Pengacara Denny Indrayana (Cuplik.com/ Ade Lukman)
Cuplikcom - Jakarta - Ramai- ramai ingin memakzulkan Presiden Jokowi di tengah Pandemi Covid-19 diakui sulit oleh Advokat Denny Indrayana, pasalnya, selain syaratnya yang sulit dipenuhi, pemerintahan Jokowi didukung oleh mayoritas partai politik di parlemen.
"Di sini saja prosesnya sudah berat, dengan oposisi yang tinggal PKS dan Partai Demokrat, bisa kita duga (usulan pemakzulan) akan ditolak oleh DPR. Jadi baru langkah pertama saja presiden sudah aman," kata Denny dalam diskusi daring 'Menyoal Kebebasan Berpendapat dan Konstitusionalitas Pemakzulan Presiden di Masa Pandemi Covid-19', Senin, (1/6/2020).
Denny menjelaskan Pasal 7A UUD 1945 mengatur presiden bisa diberhentikan oleh MPR atas usul DPR jika terbukti melanggar hukum berupa pengkhianatan terhadap negara, korupsi, penyuapan, tindak pidana berat, atau melakukan perbuatan tercela. Sebabnya tahapan pertama pemakzulan ada di tangan DPR.

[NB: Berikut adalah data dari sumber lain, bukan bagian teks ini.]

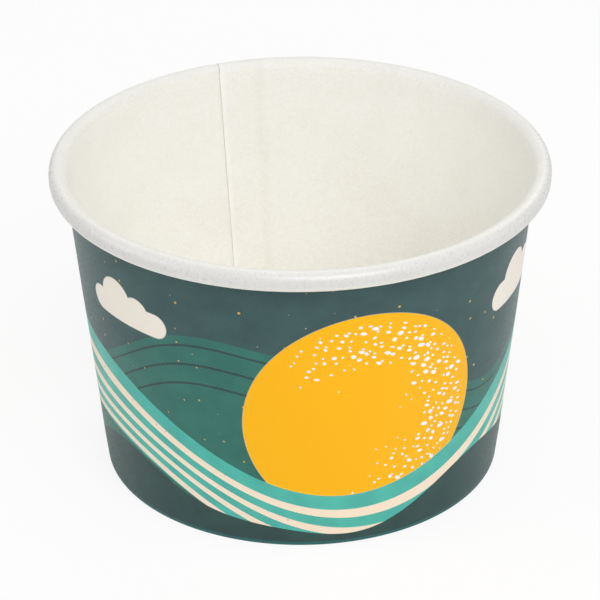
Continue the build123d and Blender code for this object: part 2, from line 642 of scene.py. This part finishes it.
class Recipe:
    """Node tree of a material or a world, with short ways to add its nodes and to join them."""

    def __init__(self, owner: Material | World) -> None:
        """Empties the tree.

        Args:
            owner: The material or world whose tree it is.
        """
        owner.use_nodes = True
        self.owner = owner
        self.tree = owner.node_tree
        self.tree.nodes.clear()

    def node(self, kind: str, inputs: dict[Any, Any] | None = None, **settings: Any) -> Node:
        """Adds a node.

        Args:
            kind: The node's type, without its usual start.
            inputs: What its inputs get, by name or number: a value, a field or a socket.
            settings: Its other settings.

        Returns:
            The node.
        """
        node = self.tree.nodes.new(f"ShaderNode{kind}")
        for name, value in settings.items():
            setattr(node, name, value)
        for key, value in (inputs or {}).items():
            source = value.socket if isinstance(value, Field) else value
            if isinstance(source, NodeSocket):
                self.tree.links.new(source, node.inputs[key])
            else:
                node.inputs[key].default_value = source
        return node

    def field(
        self, kind: str, inputs: dict[Any, Any] | None = None, output: Any = 0, **settings: Any
    ) -> Field:
        """Adds a node, as node() does, and returns one of its outputs as a field."""
        return Field(self, self.node(kind, inputs, **settings).outputs[output])

    def place(self) -> NodeSocket:
        """The object's own coordinates, in metres."""
        return self.node("TexCoord").outputs["Object"]

    def flat(self) -> NodeSocket:
        """Place on the flat sheet in millimetres, as a vector, from the piece's map."""
        laid = self.node("UVMap", uv_map=SHEET_MAP).outputs[0]
        return self.node("VectorMath", {0: laid, "Scale": 1 / mm}, operation="SCALE").outputs[0]

    def parts(self, vector: NodeSocket) -> tuple[Field, Field]:
        """The first two numbers of a vector."""
        split = self.node("SeparateXYZ", {0: vector})
        return Field(self, split.outputs[0]), Field(self, split.outputs[1])

    def vector(self, x: Field, y: Field) -> NodeSocket:
        """A flat vector of two numbers."""
        return self.node("CombineXYZ", {0: x, 1: y}).outputs[0]

    def noise(self, at: NodeSocket, size: float, detail: float = 2.0) -> Field:
        """Soft noise between 0 and 1, of a size in the coordinates' unit, with finer layers."""
        return self.field("TexNoise", {"Vector": at, "Scale": 1 / size, "Detail": detail})

    def cells(self, at: NodeSocket, pitch: float, **inputs: float) -> tuple[Field, Field, Field]:
        """Parts a plane into cells, each about a point of its own.

        Args:
            at: Coordinates in the plane.
            pitch: Distance between the points.
            inputs: The Voronoi node's other inputs.

        Returns:
            Distance from the nearest point, in pitches, and two random numbers of its cell.
        """
        named = {"Vector": at, "Scale": 1 / pitch, **inputs}
        node = self.node("TexVoronoi", named, voronoi_dimensions="2D")
        return Field(self, node.outputs["Distance"]), *self.parts(node.outputs["Color"])

    def bump(self, height: Field, depth: float, under: NodeSocket | None = None) -> NodeSocket:
        """Relief of a height from 0 to 1, at a depth in metres, laid on the relief under it."""
        inputs = {"Height": height, "Distance": depth} | ({"Normal": under} if under else {})
        return self.node("Bump", inputs).outputs[0]

    def finish(self, **inputs: Any) -> Material:
        """Ends the recipe with a shader.

        Args:
            inputs: The shader's inputs, their names with _ for spaces.

        Returns:
            The material.
        """
        named = {name.replace("_", " "): value for name, value in inputs.items()}
        shader = self.node("BsdfPrincipled", named)
        self.node("OutputMaterial", {"Surface": shader.outputs[0]})
        return self.owner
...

Tidak berhenti di DPR, kata Denny tahapan berikutnya mengajukan ke Mahkamah Konstitusi untuk memeriksa dan mengadili tindak pidana yang dilakukan presiden. Ada tiga kemungkinan di sini: usulan ditolak, tidak dapat diterima, dan mendengarkan pendapat DPR.
Jika MK ternyata menyatakan presiden melakukan tindak pidana, maka tahapan berikutnya adalah sidang MPR.
"Di MPR belum tentu juga diberhentikan. Bisa saja keputusan MK itu dianulir MPR," tutur Denny.
Denny menambahkan, pemakzulan presiden terganjal oleh syarat kuorum di DPR dan MPR yang diatur dalam Pasal 7B ayat 3 UUD 1945. Pengajuan pemakzulan di rapat paripurna DPR mensyaratkan harus mendapat dukungan dan dihadiri sekurang-kurangnya dua pertiga anggota.
Syarat kuorum ini pun semakin berat jika nantinya pemakzulan Presiden dibawa ke sidang paripurna MPR. UUD 1945 mengatur pemberhentian presiden di sidang MPR bisa dilakukan jika dihadiri tiga perempat anggota MPR dan disetujui dua pertiga anggota.